In recent years, the verification problem and proposed solutions have been the focus of a lot of discussion. Verification has become the design bottleneck. The issues surrounding verification range from the battles over simulation and formal approaches to verification, to wars over simulation and verification languages. What engineers really need is powerful, accessible technologies that solve the real design verification problems and integrate well together.

What is clearly required for effective verification is a language-independent, very flexible and open verification integration platform that fully enfolds a wide variety of powerful technologies. Key simulation-based technologies needed for effective verification include bus-functional modeling capability; protocol monitors and checkers; transaction generation and sequencing; signal and transaction-level analysis; assertions and rule checking; functional coverage; signal and transaction-level visualization; debuggers; and HDL simulation.
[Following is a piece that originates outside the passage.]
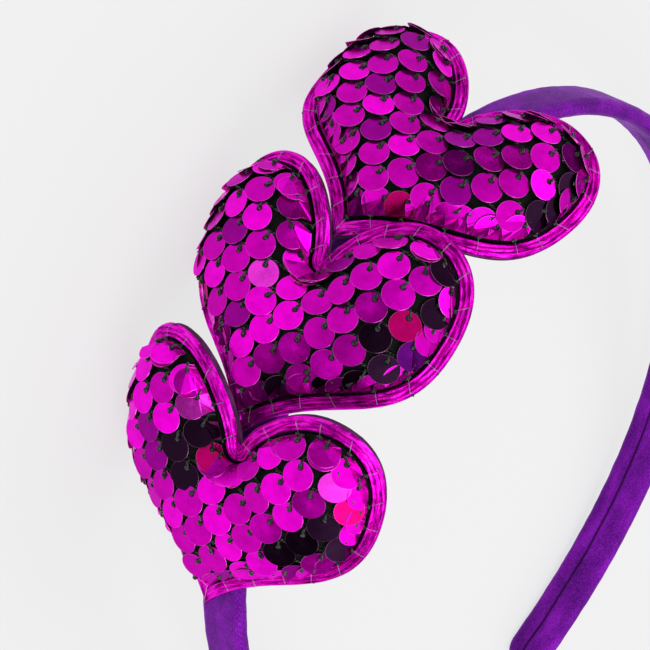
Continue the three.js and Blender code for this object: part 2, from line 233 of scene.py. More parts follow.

In addition, integration of a wide variety of custom verification modules (instruction-set simulators, intellectual property, custom GUIs and so on) is required.
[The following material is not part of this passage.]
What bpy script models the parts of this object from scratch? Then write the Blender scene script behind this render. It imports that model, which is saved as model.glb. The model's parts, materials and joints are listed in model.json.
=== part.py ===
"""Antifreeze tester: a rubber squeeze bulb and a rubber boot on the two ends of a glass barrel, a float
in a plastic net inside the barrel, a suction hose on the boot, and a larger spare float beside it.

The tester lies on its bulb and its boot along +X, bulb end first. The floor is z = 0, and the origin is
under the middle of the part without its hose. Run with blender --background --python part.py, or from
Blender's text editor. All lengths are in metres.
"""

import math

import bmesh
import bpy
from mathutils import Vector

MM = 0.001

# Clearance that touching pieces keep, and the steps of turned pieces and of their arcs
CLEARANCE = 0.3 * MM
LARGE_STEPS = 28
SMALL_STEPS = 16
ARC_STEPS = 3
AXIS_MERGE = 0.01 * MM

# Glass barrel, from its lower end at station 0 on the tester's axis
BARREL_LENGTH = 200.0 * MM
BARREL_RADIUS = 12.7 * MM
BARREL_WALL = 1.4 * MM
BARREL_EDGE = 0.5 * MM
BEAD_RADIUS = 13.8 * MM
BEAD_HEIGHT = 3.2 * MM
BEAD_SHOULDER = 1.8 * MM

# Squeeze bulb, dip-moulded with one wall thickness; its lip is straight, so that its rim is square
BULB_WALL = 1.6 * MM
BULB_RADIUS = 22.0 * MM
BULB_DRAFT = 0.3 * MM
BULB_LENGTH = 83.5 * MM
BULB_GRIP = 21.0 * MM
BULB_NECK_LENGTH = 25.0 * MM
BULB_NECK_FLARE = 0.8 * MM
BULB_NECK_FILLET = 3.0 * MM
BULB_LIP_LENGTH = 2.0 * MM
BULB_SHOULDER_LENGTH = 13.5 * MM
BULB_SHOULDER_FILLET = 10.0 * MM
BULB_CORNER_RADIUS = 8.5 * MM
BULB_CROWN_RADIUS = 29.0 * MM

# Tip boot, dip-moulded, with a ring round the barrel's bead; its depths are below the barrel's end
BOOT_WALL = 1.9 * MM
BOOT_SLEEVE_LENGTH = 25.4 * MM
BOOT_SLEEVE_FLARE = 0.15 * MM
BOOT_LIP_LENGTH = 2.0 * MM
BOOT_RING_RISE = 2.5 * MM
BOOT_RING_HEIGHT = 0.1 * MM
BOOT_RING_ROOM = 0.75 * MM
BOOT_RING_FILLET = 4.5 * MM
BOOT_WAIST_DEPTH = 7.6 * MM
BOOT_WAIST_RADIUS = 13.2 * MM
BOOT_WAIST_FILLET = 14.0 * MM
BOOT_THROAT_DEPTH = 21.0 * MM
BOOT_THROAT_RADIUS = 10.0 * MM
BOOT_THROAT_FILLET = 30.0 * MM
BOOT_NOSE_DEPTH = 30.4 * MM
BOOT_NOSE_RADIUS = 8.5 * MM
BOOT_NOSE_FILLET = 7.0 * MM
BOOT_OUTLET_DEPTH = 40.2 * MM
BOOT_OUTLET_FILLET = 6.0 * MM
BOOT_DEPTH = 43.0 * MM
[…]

Some believe that the best approach for solving simulation-based verification problems is to embed a large number of verification technologies into a single language. I believe a more effective method, however, is to provide a number of separate, key technologies that are tightly integrated around a flexible, open platform. That approach allows EDA vendors to supply their own key verification technologies, integrate best-in-class partner technologies and provide custom solutions to meet client requirements. It also allows for the delivery of multiple tools that provide similar functionality, leaving the choice of language or tool to the user.

This kind of multilanguage, multitool approach is well-known in the software development world. For example, there are many software engineers whose primary language is C++, but who will not hesitate to use Perl, Shell scripts or Make files where each serves best. Sure, it is possible to implement all of those tasks in C++, but if a designer had to write all of his Make files as C++ applications, he would probably shoot himself. Sometimes designers need performance, but at other times, they need the productivity those specialized tools and languages provide.
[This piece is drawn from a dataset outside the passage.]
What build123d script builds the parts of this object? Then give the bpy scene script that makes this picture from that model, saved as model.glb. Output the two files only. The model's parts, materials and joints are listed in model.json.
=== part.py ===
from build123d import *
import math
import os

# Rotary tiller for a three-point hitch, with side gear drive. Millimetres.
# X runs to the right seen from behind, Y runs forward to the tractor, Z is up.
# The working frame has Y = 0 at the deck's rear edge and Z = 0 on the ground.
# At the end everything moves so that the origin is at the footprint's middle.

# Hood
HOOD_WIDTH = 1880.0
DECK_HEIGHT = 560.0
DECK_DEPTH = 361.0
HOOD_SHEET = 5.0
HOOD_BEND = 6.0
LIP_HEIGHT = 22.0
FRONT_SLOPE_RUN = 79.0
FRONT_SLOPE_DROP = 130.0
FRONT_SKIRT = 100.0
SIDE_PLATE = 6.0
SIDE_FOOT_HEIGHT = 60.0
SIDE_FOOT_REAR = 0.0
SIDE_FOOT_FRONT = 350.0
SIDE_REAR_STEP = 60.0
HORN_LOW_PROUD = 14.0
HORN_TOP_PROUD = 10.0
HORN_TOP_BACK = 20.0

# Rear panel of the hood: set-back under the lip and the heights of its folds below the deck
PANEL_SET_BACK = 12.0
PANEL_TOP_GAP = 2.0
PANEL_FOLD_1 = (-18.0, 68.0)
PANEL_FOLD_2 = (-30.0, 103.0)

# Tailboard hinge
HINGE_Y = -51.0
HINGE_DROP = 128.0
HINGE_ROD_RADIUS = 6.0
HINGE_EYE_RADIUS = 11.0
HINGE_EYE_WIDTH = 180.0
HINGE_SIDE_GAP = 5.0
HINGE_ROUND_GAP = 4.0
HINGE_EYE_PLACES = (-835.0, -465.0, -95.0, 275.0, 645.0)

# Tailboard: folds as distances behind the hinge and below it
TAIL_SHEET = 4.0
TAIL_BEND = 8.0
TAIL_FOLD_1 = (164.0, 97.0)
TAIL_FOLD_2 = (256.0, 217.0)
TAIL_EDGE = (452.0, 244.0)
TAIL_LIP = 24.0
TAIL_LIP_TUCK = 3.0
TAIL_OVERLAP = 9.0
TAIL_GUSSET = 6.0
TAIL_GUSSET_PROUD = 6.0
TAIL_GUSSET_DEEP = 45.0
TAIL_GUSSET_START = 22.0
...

The same is true in hardware verification. Design engineers working at the block level often need productivity more than performance. Their primary task (especially in their own eyes) is to design silicon. Verification is a necessary evil. Designers greatly appreciate tools that help them get through that task efficiently, and a turnkey application will be the most productive solution. On the other hand, verification engineers working at the system level have different requirements. They are used to working with much more complex simulation environments, and they require very high performance. They often have more training in verification than their designer colleagues, and usually have at least one component of their verification system that requires custom integration (an instruction-set simulator or a C++ IP module, for example).

However, the similarities in the technologies those two types of engineers require are far more remarkable than the differences. There are enormous opportunities for reuse between the different levels of verification, but only if the tools and technologies that are used at each level are integrated so as to make that feasible. A flexible, open verification integration platform combined with a wide variety of verification technology modules is the key to successful, reusable verification.

Sean Dart is the vice president of engineering at Forte Design Systems Inc. (Santa Clara, Calif.). Dart previously served as chief technical officer of Speed Electronic SA. He has also held various software-engineering positions at AT&T/Olivetti, Time Office Computers and Standard Telephones and Cables.